We have a busy few months with birthdays between February and May… We’re a family of 5’s and multiples of….
- Adam – 25th February
- Jack – 5th March
- Leslie – 5th April
- Anna – 5th May
It wasn’t planned that way let me tell you!
As Easter was last weekend, and Leslie was running a race down in Ballybunion, I decided to have the celebrations for him turning 3o this coming weekend. So, of course, a cake is needed!
Leslie absolutely adores chocolate cake, so the boys & I made him chocolate biscuit cake last week, but when asked about the party cake, he asked for it not to be CBC as he is running in the Great Ireland Run on Sunday and CBC is a bit heavy *rolling eyes*, so instead, I’m making his absolute favourite chocolate sponge cake. I’ve made this gluten free in the past, and it is just absolutely stunning either way. It also makes fabulous cake balls if you fancy those (or if the cake doesn’t bake quite as well as you’d hoped for whatever reason, mix with some chocolate ganche, roll into balls and voila, delicious mouthfuls!)
So the recipe… Click here for Love for Leslie – Chocolate Cake
The rest of the menu includes:
- Butterflied Leg of Lamb on the barbecue (lamb from my uncle D)
- Venison burgers (vension from my Dad)
- Dalius’ Delicious Barbecued Pork (our neighbour makes THE most delicious pork on the barbecue, my mouth is watering just thinking of it)
- tons of bread and salads!
Let the fun begin!!
Ignore the runny ganache in the picture, this was a test version of the cake!
250g self raising flour*
6 tablespoons cocoa
2 teaspoons baking powder*
300g room-temp butter
300g soft brown sugar (dark preferably)
2 teaspoons of vanilla extract
6 large eggs
150g dark chocolate
150ml double cream
*For the gluten free version I used same recipe only with Odlums tritymal gluten-free self-raising flour, 1.25 teaspoons xanthan gum and replaced baking powder with gluten free baking powder.
- Preheat oven to 170C/325F/Gas 3
- Line base of two 8″ round sandwich tins with baking parchment, greasing the sides also.
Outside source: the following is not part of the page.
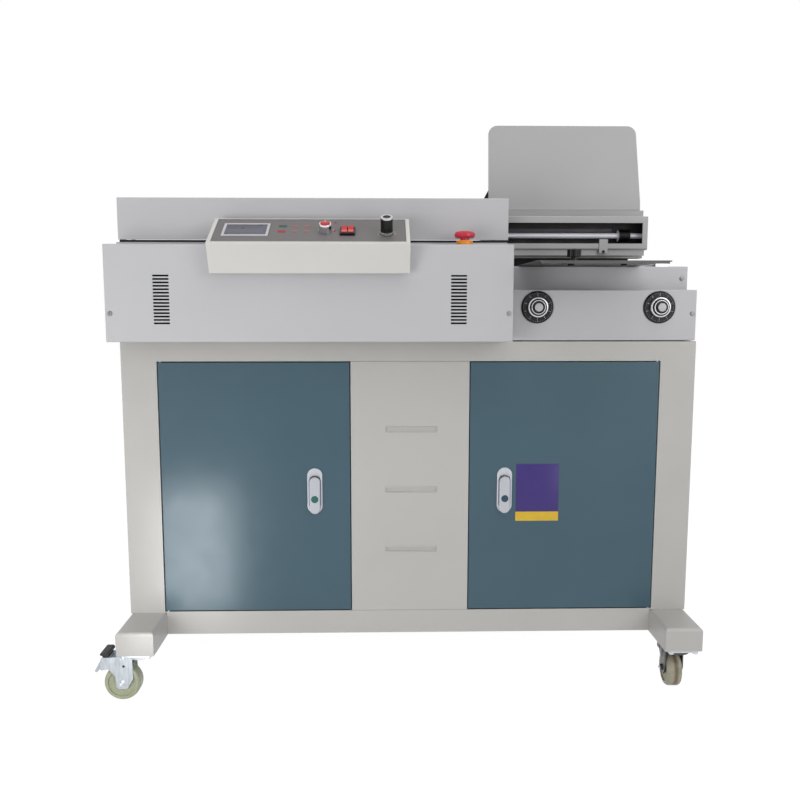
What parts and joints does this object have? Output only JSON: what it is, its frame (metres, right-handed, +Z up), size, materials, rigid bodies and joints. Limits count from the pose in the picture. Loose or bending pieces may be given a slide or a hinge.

- Cream butter and sugar together till fluffy.
- Beat in vanilla extract.
- Sieve flour, baking powder and cocoa together.
- Add eggs and flour mix to creamed butter & sugar in alternating goes until all combined.
- Put half of mixture in each tin and into oven for 40-45 minutes.
- Leave in tin to cool for 5 minutes before turning out onto cooling rack. Peel off base paper.
While cooling, make chocolate ganache by placing cream and chocolate in bowl over saucepan of simmering water. When chocolate is melted, take off the heat and leave to cool – stirring occasionally. Once this is thickened to soft butter consistency, sandwich the cakes together with some ganache, and spread rest evenly over the whole cake.
Alternatively, you can whip the ganache using whisk attachment in your mixer, to create a light, fluffy, pale chocolate covering for the cake. It would work equally well with white chocolate ganache (or both in layers hehe).